Reading the chart: rarity sets the rankings
Look at the two ends. There are just 4 royal flushes but 1,302,540 high-card hands — over 325,000 times as many. That gap is precisely why the royal flush is the highest hand and high card is the lowest.
The middle tells the same story. A flush (5,108 combos) is rarer than a straight (10,200 combos) — almost exactly half as common — which is the mathematical reason a flush beats a straight. Rarity, not intuition, decides the order.
Where the numbers come from
You can derive any row with basic combinatorics. Two quick examples:
- Four of a kind: pick the rank (13 ways), take all four cards (1 way), then pick any of the remaining 48 cards as the fifth (48 ways). 13 × 48 = 624.
- Flush: pick a suit (4) and choose 5 of its 13 cards (1,287 ways) = 5,148, then subtract the 40 straight flushes = 5,108.

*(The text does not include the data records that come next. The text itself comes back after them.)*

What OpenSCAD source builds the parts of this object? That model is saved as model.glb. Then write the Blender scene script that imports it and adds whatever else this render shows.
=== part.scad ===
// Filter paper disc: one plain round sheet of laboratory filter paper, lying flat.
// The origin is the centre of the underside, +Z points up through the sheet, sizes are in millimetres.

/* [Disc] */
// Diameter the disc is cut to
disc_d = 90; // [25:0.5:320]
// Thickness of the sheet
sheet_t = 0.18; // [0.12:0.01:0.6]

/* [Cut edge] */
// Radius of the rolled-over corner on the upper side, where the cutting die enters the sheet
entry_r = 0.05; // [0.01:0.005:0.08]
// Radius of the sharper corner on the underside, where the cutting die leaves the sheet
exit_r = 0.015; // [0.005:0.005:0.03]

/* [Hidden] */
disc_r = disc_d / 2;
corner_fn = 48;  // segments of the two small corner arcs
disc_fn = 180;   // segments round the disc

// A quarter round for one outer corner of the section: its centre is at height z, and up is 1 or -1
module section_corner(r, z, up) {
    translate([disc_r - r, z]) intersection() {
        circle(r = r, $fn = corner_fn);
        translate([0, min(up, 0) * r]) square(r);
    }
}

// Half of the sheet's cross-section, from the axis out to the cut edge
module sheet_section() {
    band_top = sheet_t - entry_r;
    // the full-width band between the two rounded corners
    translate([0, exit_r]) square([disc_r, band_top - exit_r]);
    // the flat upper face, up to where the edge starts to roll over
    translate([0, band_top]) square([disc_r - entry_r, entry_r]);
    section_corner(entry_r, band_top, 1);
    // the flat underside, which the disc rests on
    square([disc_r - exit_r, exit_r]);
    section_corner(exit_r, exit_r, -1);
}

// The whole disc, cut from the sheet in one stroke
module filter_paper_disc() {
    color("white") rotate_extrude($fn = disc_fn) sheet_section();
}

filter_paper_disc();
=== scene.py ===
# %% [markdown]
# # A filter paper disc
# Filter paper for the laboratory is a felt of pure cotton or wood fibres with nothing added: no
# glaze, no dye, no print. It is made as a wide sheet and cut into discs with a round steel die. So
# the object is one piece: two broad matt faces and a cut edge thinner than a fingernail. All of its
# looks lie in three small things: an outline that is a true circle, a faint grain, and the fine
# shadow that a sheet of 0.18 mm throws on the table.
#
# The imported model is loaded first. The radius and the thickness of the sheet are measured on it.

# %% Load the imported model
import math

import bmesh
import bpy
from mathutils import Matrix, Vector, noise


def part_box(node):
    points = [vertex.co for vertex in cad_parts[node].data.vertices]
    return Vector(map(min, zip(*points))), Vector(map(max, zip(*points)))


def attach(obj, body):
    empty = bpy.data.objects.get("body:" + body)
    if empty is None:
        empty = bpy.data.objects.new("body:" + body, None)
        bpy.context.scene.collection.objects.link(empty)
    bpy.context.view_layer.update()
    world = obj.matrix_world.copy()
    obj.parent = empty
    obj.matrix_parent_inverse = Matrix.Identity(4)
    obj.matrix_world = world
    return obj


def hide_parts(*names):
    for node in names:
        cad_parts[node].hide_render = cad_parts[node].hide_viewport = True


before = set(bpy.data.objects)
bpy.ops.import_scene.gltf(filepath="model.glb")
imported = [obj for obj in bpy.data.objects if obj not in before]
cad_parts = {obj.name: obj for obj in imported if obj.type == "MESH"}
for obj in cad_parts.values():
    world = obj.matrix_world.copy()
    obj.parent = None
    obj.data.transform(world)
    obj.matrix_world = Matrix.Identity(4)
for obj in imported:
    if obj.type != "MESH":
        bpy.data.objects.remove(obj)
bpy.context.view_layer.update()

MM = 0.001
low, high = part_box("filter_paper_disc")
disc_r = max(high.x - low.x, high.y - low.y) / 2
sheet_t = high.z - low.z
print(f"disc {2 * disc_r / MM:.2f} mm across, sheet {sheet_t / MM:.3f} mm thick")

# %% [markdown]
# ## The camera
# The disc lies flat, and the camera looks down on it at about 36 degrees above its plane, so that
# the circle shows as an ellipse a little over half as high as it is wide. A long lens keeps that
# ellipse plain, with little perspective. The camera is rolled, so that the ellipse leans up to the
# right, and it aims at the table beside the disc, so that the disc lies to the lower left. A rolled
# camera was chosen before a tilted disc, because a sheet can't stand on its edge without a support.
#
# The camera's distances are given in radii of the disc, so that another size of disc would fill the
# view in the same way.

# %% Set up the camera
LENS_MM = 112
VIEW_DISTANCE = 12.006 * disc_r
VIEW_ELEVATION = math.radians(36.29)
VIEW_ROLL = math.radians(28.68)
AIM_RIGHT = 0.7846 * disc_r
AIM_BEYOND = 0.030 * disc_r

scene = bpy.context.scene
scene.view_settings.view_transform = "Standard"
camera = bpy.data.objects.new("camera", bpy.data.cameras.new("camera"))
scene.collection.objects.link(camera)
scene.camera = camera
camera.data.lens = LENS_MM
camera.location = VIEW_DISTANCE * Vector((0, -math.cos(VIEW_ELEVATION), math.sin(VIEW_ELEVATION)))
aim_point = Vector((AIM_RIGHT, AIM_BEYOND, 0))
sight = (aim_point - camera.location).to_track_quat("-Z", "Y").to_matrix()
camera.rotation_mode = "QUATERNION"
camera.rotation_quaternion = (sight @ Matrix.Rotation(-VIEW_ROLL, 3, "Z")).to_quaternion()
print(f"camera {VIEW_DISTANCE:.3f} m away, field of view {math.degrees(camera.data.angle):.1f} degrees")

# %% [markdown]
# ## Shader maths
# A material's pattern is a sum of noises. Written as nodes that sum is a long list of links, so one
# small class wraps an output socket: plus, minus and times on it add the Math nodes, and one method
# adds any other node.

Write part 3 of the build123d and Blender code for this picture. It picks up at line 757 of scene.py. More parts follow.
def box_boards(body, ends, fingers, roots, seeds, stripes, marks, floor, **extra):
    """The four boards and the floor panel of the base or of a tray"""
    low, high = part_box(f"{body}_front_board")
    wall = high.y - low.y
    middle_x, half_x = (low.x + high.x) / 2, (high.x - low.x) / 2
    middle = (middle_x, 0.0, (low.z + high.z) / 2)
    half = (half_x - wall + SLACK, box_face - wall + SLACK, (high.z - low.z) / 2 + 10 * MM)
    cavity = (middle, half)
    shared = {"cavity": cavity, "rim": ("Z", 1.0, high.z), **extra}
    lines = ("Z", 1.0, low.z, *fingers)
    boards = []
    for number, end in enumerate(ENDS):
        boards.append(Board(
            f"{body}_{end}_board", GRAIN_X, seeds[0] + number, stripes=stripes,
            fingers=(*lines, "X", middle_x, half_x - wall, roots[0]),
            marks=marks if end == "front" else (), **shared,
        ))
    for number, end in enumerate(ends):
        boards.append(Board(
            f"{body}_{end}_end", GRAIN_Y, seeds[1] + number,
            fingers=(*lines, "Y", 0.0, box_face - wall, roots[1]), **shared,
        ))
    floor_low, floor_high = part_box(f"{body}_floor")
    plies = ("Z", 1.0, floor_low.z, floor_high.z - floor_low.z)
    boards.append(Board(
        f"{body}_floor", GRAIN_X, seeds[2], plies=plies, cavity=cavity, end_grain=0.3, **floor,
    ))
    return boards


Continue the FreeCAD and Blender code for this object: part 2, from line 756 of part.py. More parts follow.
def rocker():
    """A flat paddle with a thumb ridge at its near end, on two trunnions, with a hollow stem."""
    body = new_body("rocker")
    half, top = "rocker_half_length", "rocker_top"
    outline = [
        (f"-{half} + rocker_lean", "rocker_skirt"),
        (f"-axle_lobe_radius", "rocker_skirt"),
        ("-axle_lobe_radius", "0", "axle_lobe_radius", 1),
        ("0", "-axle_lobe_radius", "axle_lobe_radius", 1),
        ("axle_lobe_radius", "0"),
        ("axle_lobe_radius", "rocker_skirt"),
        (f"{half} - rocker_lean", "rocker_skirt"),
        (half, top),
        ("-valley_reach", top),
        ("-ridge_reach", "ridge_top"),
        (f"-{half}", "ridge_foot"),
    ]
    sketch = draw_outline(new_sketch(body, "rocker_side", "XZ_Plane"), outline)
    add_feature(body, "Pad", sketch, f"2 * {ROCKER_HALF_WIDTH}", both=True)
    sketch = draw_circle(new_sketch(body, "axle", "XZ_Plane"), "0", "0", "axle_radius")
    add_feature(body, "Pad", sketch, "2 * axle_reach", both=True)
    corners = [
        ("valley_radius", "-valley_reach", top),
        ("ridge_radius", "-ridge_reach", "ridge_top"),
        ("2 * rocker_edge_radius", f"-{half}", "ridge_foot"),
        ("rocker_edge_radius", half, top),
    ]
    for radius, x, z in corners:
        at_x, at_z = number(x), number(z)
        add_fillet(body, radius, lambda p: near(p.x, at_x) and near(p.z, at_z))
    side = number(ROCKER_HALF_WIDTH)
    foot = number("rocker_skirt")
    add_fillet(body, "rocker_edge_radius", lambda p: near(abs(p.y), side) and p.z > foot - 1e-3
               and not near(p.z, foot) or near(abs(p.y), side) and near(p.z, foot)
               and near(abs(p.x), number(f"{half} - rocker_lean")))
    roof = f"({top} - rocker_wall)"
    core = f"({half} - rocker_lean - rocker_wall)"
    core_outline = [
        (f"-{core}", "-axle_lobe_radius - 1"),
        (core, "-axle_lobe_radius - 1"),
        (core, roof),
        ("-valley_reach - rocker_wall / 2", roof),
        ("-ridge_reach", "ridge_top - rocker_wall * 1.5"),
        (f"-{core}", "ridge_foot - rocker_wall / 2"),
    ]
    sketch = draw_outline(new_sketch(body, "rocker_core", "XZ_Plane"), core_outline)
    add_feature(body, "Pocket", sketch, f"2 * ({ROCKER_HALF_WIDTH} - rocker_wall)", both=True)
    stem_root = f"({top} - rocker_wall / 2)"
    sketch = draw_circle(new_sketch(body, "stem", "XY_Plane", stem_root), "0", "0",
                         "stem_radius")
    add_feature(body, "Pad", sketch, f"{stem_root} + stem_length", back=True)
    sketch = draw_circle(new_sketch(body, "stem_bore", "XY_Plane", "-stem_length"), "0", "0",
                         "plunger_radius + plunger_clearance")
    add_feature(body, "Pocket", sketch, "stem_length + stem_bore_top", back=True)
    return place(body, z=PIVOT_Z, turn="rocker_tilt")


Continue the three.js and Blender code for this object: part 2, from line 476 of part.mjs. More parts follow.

Divide each by 2,598,960 (the number of ways to choose 5 cards from 52) and you get the probability. The math is exact — these aren’t estimates.
A worked comparison
Say you’re deciding whether a made flush is “safe” against a possible full house. The chart gives you the intuition:
- Full house: 3,744 combos (1 in 694)
- Flush: 5,108 combos (1 in 509)
A full house is rarer than a flush, which is exactly why a full house outranks a flush. When both are possible on a board, the rarer full house wins the category — the probabilities predict the ranking every time.
What the odds mean at the table
The chart also explains why certain hands feel “big.” Roughly 92% of all deals are a pair or worse (one pair 42.3% plus high card 50.1%). So any hand of two pair or better already puts you ahead of more than nine in ten random five-card holdings. That’s why two pair, at just 1 in 21, is a genuinely strong starting point at showdown even though it sounds modest.
At the other end, everything from a straight upward — straight, flush, full house, quads, and straight flushes — together makes up under 0.8% of deals. Combined, made “big hands” are rarer than a single three of a kind. When you hold one, you’re in the top fraction of a percent of all possible hands, which is why they win large pots so consistently.
These are five-card deal odds — Hold’em differs
Important caveat: this chart is for a straight five-card deal (like five-card draw on the initial hand). In Texas Hold’em you build the best five cards from seven, so every hand gets much more likely:
- Flush: about 1 in 32 by the river (vs 1 in 509 here).
- Full house: about 1 in 37 (vs 1 in 694).
- Straight: about 1 in 21.
The order stays the same because relative rarity is preserved, but the absolute odds shift a lot. For draw-and-river math specific to Hold’em, head to the odds and math hub.
Bottom line
Every poker hand’s rank is set by its probability from a five-card deal: 4 royal flushes at one extreme, over 1.3 million high-card hands at the other. Rarer always beats common — that single rule generates the entire ladder. Explore the full order and the reasoning behind each matchup in the poker hand rankings hub, and dig into draw and pot odds in the odds and math section.
Frequently asked
What are the odds of each poker hand?
From a random five-card deal: royal flush 1 in 649,740; straight flush 1 in 72,193; four of a kind 1 in 4,165; full house 1 in 694; flush 1 in 509; straight 1 in 255; three of a kind 1 in 47; two pair 1 in 21; one pair 1 in 2.4; high card 1 in 2.
Why do rarer hands rank higher?
Poker ranks hands by how few card combinations produce them. There are only 4 royal flushes but over 1.3 million ways to make a single pair, so the royal flush sits on top and a pair near the bottom.
How many five-card poker hands are there?
There are 2,598,960 distinct five-card hands from a standard 52-card deck. Every probability in the chart is a hand count divided by that total.
Are these odds the same in Texas Hold'em?
No. These are five-card deal odds. In Hold'em you make the best five from seven cards, so every hand becomes more likely — a flush, for example, jumps to about 1 in 32 by the river.